Task brief
Write out, exactly as given, every line from the one holding "geometry.translate(place.x, place.y, place.z);" to the one holding "bpy.context.scene.collection.objects.link(empty)", including both.

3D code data
^^^^^^^^
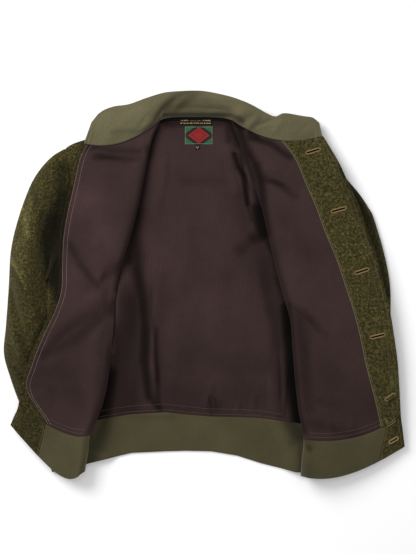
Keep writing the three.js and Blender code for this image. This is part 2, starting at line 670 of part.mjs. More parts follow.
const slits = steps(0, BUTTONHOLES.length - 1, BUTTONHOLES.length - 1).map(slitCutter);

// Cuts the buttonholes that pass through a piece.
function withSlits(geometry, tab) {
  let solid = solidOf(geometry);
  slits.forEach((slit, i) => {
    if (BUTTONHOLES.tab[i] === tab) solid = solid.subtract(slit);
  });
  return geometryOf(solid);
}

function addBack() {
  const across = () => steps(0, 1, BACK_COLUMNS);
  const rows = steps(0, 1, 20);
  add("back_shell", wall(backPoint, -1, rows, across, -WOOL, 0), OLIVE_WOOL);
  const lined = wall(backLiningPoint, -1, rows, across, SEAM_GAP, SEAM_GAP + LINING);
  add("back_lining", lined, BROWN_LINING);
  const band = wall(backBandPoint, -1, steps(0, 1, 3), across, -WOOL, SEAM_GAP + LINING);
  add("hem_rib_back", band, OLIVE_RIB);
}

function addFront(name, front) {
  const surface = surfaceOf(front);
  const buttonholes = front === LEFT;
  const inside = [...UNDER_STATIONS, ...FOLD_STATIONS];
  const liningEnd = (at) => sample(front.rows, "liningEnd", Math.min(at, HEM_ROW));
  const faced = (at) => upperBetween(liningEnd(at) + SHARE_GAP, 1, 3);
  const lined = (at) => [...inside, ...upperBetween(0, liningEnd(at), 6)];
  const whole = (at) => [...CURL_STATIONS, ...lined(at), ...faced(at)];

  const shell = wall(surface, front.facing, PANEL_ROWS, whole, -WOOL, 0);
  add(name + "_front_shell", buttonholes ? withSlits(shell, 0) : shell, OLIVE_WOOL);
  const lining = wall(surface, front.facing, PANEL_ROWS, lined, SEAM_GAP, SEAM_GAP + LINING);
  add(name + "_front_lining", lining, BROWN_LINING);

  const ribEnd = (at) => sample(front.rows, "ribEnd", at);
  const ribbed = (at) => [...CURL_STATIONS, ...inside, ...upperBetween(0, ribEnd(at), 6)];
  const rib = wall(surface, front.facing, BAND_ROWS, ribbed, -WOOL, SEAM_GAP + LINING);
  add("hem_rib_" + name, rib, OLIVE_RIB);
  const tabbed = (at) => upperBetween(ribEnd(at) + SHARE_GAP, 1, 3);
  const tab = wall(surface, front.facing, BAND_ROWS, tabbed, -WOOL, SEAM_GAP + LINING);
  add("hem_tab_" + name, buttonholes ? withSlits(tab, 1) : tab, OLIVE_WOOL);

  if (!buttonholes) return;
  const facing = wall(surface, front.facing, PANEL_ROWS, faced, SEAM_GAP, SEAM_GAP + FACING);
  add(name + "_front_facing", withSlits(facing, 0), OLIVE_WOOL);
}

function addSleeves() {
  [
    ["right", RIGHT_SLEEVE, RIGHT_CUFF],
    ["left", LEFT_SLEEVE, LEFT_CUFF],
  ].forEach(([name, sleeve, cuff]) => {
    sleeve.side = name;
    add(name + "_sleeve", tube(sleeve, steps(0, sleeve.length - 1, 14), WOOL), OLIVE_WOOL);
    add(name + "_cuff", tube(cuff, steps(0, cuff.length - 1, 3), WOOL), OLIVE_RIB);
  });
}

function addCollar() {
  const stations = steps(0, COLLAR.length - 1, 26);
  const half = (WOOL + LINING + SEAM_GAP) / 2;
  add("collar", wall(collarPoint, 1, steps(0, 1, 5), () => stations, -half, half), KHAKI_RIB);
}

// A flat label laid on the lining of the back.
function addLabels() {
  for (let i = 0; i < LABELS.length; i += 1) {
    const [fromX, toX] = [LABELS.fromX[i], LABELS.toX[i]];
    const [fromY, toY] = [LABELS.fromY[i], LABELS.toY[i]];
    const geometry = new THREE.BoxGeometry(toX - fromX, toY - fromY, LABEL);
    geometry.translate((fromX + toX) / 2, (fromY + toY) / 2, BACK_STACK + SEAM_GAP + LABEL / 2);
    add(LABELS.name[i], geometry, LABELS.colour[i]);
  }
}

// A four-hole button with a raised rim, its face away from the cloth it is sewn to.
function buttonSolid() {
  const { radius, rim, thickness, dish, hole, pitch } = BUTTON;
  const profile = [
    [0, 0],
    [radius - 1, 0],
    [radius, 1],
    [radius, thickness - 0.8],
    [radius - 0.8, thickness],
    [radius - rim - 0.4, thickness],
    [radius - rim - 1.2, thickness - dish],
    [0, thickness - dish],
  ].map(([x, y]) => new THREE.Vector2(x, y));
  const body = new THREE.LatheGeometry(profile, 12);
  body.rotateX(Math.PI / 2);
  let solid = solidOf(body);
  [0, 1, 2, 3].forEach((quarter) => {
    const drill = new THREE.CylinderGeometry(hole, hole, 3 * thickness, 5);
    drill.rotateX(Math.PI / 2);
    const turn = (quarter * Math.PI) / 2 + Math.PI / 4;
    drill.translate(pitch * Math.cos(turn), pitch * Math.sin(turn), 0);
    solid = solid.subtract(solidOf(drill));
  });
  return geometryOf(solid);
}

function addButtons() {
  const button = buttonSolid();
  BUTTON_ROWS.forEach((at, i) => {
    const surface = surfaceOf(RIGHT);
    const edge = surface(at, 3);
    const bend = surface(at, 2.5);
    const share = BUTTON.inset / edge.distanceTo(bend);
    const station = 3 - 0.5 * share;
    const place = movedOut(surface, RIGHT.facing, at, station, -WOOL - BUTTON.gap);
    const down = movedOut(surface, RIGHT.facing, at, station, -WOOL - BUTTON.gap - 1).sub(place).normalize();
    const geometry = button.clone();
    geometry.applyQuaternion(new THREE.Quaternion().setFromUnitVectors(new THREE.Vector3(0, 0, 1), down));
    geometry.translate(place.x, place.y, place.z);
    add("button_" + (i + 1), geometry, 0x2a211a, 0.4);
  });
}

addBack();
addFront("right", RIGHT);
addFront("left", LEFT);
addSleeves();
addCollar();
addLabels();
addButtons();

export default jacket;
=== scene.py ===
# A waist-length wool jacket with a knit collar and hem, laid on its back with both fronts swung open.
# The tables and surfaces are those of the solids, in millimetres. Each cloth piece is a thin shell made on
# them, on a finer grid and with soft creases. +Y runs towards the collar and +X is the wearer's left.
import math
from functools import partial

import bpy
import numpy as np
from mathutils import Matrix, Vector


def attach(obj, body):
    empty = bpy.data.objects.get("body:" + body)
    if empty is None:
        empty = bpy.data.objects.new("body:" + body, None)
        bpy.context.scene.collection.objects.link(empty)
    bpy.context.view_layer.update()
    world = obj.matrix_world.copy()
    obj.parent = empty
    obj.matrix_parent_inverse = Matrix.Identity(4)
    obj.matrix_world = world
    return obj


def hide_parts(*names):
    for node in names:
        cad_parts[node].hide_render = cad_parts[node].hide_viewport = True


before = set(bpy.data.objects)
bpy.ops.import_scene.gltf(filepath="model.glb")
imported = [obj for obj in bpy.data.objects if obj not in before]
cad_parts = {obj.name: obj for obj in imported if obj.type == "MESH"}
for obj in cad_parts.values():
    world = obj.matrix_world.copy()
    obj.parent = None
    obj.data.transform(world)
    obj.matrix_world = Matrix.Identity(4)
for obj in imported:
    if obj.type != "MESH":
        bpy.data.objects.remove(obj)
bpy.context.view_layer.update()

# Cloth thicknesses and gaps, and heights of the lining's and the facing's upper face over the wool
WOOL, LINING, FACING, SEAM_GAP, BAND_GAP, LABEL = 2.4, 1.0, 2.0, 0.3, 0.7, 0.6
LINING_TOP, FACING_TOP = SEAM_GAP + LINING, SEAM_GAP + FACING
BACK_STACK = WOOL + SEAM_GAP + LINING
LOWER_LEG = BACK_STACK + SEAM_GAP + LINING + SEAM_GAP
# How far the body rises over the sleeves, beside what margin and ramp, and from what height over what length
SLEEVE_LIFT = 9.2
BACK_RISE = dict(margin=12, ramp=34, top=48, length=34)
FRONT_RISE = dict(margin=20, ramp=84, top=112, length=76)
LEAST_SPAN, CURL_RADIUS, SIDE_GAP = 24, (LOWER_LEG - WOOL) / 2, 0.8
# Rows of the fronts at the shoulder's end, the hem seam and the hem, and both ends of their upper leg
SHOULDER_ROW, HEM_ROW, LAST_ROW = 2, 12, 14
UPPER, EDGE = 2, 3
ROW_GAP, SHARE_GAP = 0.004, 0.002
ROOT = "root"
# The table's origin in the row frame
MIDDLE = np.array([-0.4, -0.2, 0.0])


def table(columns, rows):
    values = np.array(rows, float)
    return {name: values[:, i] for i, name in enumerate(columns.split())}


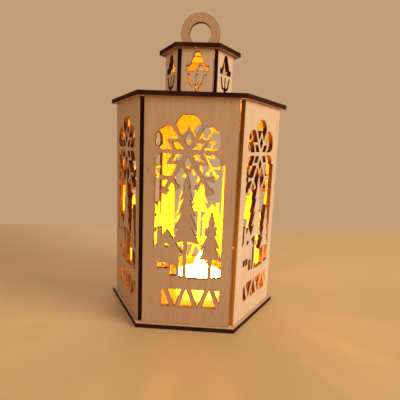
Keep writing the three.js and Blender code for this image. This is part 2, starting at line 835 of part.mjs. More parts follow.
^^^^^^^^
Worked solution
    geometry.translate(place.x, place.y, place.z);
    add("button_" + (i + 1), geometry, 0x2a211a, 0.4);
  });
}

addBack();
addFront("right", RIGHT);
addFront("left", LEFT);
addSleeves();
addCollar();
addLabels();
addButtons();

export default jacket;
=== scene.py ===
# A waist-length wool jacket with a knit collar and hem, laid on its back with both fronts swung open.
# The tables and surfaces are those of the solids, in millimetres. Each cloth piece is a thin shell made on
# them, on a finer grid and with soft creases. +Y runs towards the collar and +X is the wearer's left.
import math
from functools import partial

import bpy
import numpy as np
from mathutils import Matrix, Vector


def attach(obj, body):
    empty = bpy.data.objects.get("body:" + body)
    if empty is None:
        empty = bpy.data.objects.new("body:" + body, None)
        bpy.context.scene.collection.objects.link(empty)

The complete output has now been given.